— start of MATERIAL —

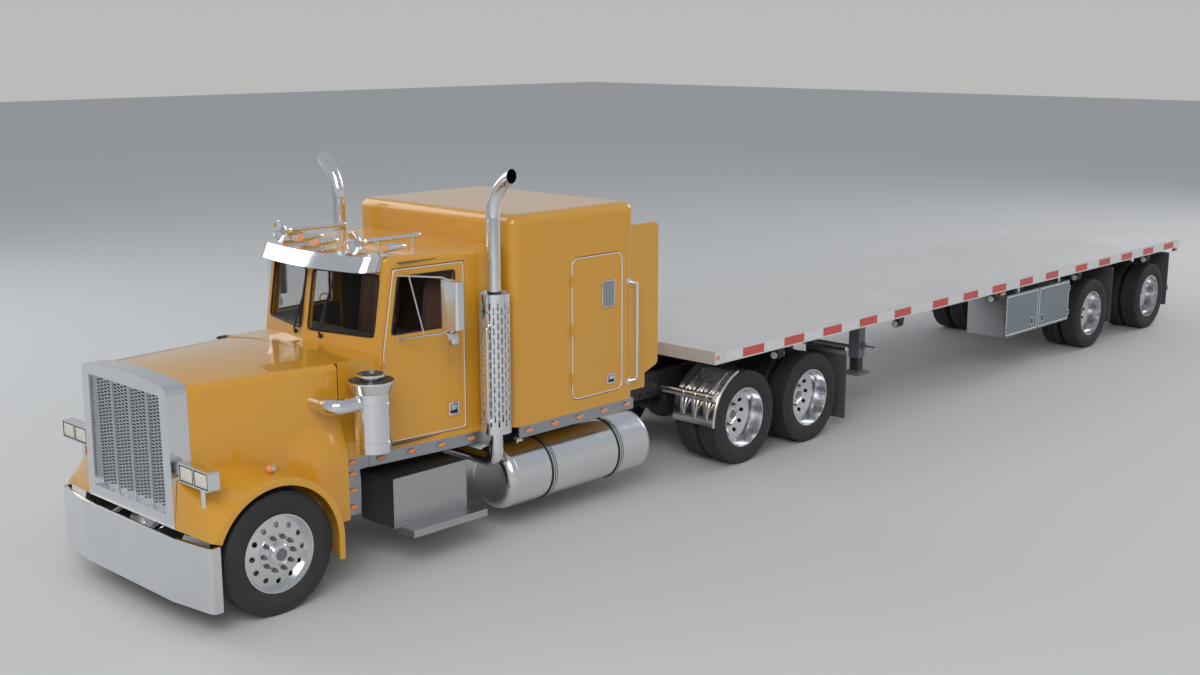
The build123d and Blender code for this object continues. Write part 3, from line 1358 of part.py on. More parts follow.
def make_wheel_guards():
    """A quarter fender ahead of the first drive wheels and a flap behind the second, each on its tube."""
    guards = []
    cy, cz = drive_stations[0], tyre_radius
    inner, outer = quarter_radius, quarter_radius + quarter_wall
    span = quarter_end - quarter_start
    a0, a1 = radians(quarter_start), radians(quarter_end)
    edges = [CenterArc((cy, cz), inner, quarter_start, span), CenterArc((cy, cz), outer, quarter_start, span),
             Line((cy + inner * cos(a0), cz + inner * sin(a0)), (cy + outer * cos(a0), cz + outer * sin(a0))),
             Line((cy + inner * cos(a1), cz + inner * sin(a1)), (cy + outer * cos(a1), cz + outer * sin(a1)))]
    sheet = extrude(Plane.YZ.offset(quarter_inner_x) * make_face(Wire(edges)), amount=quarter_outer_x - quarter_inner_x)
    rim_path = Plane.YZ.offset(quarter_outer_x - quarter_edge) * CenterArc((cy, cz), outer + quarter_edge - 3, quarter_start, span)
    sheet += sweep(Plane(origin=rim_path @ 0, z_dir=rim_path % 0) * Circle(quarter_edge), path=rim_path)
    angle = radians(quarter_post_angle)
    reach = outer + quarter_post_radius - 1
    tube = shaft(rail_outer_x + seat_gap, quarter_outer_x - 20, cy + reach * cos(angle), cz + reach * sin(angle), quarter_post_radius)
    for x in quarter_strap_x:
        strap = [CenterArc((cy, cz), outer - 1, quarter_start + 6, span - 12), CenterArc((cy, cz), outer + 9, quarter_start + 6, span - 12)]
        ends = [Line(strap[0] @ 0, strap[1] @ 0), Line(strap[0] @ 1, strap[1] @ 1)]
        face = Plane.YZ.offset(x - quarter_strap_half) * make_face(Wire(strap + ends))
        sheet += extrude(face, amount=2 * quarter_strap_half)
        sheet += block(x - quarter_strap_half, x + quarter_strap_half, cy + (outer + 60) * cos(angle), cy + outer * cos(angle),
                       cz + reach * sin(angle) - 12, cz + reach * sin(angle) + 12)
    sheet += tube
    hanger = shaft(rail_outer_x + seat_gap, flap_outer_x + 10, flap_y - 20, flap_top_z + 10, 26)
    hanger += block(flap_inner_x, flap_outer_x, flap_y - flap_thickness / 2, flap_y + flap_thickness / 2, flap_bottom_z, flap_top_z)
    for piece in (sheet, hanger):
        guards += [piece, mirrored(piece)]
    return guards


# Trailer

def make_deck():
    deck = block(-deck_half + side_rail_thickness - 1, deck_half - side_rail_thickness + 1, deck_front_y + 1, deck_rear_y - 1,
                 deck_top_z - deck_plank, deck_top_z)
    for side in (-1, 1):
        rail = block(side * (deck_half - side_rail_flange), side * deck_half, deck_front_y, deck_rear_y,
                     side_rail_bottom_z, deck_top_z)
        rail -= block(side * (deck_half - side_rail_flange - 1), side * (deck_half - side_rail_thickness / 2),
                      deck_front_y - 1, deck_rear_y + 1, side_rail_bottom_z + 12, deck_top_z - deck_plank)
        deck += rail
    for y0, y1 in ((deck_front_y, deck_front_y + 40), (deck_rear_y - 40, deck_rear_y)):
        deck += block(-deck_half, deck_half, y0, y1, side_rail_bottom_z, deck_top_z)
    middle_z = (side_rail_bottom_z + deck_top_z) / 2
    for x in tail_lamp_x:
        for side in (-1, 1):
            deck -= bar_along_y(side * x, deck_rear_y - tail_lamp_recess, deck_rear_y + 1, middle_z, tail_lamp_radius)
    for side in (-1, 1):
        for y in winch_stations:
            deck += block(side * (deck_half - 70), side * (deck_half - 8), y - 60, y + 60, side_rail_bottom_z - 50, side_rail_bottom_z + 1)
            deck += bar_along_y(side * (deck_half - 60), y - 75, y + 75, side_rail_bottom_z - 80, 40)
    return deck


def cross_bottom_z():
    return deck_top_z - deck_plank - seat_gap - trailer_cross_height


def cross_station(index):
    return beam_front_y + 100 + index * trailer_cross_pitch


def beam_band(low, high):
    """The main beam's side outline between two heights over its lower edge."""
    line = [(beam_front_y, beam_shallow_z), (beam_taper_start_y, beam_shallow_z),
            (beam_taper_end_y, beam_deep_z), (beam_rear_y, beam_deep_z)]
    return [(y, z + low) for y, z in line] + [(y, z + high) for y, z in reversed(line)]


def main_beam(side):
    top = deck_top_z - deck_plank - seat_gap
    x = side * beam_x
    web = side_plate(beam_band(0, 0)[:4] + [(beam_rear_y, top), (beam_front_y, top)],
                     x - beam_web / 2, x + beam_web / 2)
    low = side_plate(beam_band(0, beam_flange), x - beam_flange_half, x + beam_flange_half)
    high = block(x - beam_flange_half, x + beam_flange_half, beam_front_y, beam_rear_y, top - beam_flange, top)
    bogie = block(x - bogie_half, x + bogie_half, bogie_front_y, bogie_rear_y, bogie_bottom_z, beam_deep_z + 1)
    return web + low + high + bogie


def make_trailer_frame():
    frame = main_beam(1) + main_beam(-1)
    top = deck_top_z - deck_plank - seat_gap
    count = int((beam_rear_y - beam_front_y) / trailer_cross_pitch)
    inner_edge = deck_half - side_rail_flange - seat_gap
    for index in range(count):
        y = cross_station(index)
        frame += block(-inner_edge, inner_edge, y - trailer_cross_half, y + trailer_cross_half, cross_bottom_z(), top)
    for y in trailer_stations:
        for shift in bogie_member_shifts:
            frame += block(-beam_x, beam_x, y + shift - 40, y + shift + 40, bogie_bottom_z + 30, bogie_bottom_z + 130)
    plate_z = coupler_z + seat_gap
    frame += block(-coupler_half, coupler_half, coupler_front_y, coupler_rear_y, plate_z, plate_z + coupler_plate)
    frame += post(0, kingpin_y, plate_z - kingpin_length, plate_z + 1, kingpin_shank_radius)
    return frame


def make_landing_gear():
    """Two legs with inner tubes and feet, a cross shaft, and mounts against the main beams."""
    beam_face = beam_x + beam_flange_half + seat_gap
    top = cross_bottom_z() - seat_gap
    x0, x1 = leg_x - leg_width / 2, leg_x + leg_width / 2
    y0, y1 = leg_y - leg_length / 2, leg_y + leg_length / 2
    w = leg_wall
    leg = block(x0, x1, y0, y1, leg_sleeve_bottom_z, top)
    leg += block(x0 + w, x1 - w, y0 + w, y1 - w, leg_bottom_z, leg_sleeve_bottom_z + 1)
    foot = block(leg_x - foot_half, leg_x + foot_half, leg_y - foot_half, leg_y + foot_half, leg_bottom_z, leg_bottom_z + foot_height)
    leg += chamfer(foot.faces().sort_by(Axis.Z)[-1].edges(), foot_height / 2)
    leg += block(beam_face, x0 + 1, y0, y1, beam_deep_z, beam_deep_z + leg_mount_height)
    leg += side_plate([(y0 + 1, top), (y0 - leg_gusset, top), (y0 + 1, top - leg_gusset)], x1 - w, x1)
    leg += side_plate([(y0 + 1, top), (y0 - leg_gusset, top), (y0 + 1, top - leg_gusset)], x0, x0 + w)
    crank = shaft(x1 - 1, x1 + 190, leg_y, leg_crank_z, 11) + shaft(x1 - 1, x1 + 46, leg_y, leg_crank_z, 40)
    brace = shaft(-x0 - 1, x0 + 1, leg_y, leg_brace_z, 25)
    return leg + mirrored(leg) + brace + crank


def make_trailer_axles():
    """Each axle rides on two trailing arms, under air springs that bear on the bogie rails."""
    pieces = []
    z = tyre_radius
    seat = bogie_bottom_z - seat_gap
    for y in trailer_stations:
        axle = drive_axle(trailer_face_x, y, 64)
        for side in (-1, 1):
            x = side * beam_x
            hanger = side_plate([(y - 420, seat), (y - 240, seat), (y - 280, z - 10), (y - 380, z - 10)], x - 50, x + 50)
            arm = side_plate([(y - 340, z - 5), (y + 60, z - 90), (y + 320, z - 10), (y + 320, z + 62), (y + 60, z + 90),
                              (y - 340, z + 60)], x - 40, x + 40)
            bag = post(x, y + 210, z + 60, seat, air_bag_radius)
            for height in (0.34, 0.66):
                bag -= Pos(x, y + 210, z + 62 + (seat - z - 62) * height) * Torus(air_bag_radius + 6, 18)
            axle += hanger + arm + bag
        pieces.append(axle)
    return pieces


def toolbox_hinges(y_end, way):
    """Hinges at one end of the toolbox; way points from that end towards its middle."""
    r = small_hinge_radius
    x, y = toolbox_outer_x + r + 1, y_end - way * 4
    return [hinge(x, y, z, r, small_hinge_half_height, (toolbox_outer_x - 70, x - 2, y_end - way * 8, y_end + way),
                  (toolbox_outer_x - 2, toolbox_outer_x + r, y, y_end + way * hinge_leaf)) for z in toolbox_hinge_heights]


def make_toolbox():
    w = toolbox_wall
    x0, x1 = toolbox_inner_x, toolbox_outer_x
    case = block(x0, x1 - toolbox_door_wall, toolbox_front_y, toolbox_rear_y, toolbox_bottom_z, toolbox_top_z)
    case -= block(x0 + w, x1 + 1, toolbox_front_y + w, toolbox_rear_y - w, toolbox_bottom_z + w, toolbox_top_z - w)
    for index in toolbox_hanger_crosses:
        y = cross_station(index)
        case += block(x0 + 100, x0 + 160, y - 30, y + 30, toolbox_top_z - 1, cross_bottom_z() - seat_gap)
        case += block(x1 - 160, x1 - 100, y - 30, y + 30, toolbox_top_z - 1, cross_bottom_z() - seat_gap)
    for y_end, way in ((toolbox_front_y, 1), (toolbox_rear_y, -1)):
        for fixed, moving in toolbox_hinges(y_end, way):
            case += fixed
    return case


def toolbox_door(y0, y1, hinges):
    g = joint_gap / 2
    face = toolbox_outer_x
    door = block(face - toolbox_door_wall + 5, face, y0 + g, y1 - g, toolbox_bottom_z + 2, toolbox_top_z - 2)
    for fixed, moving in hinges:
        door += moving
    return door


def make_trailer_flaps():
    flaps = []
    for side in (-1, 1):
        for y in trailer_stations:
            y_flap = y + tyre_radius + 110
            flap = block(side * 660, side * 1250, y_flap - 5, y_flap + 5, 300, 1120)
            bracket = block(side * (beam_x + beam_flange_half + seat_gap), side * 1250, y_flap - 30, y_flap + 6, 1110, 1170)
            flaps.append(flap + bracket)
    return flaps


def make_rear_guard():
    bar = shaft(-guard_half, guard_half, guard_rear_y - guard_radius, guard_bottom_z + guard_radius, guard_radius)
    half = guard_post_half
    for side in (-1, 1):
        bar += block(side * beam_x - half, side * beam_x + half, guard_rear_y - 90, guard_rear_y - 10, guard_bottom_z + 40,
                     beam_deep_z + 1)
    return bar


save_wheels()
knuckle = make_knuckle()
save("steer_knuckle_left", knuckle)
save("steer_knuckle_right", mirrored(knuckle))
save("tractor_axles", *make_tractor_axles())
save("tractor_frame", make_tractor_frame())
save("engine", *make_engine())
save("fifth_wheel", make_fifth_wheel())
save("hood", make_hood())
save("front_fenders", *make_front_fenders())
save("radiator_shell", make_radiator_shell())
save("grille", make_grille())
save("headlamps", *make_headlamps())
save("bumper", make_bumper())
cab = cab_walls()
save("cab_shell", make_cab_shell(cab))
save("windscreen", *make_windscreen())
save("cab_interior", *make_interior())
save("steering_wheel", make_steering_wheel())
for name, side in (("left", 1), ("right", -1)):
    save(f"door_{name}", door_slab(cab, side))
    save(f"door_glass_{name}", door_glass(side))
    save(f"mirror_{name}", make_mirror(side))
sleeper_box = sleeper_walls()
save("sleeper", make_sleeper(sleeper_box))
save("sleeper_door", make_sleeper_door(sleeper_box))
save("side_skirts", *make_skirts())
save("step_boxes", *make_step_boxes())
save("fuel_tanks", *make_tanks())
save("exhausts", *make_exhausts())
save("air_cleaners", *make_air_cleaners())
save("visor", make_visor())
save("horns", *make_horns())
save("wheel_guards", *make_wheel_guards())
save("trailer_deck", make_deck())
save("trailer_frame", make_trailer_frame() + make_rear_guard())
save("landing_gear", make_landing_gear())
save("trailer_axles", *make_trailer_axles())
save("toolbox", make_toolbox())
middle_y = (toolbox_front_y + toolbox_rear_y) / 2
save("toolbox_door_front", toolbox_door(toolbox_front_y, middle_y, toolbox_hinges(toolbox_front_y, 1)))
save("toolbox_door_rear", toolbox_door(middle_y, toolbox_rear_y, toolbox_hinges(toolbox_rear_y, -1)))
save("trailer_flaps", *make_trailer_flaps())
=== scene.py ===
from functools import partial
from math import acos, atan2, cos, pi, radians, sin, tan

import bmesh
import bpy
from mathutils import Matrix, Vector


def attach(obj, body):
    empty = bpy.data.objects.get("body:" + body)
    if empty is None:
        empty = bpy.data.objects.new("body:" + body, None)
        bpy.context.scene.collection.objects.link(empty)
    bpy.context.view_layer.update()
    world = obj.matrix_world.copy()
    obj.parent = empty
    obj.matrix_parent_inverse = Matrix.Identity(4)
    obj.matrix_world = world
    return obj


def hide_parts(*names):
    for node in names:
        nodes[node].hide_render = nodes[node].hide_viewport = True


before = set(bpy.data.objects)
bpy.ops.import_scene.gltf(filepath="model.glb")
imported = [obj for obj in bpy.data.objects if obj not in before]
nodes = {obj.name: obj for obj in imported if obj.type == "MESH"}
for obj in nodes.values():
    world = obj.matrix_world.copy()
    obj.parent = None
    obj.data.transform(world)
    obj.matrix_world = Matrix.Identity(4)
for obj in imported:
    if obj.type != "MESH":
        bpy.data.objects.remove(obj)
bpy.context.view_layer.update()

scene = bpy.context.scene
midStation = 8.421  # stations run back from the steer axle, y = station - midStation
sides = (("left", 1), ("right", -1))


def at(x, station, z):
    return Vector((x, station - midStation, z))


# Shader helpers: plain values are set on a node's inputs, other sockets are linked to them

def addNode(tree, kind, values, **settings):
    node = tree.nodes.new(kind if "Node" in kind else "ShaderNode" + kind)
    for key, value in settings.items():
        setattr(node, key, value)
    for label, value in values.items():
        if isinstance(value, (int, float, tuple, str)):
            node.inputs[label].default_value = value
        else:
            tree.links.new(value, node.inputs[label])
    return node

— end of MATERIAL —

WRITTEN REQUEST
Exactly the lines from the one holding "middle_y = (toolbox_front_y" through the one holding "obj.matrix_world = world" should be printed, ends included.

FULL ANSWER
middle_y = (toolbox_front_y + toolbox_rear_y) / 2
save("toolbox_door_front", toolbox_door(toolbox_front_y, middle_y, toolbox_hinges(toolbox_front_y, 1)))
save("toolbox_door_rear", toolbox_door(middle_y, toolbox_rear_y, toolbox_hinges(toolbox_rear_y, -1)))
save("trailer_flaps", *make_trailer_flaps())
=== scene.py ===
from functools import partial
from math import acos, atan2, cos, pi, radians, sin, tan

import bmesh
import bpy
from mathutils import Matrix, Vector


def attach(obj, body):
    empty = bpy.data.objects.get("body:" + body)
    if empty is None:
        empty = bpy.data.objects.new("body:" + body, None)
        bpy.context.scene.collection.objects.link(empty)
    bpy.context.view_layer.update()
    world = obj.matrix_world.copy()
    obj.parent = empty
    obj.matrix_parent_inverse = Matrix.Identity(4)
    obj.matrix_world = world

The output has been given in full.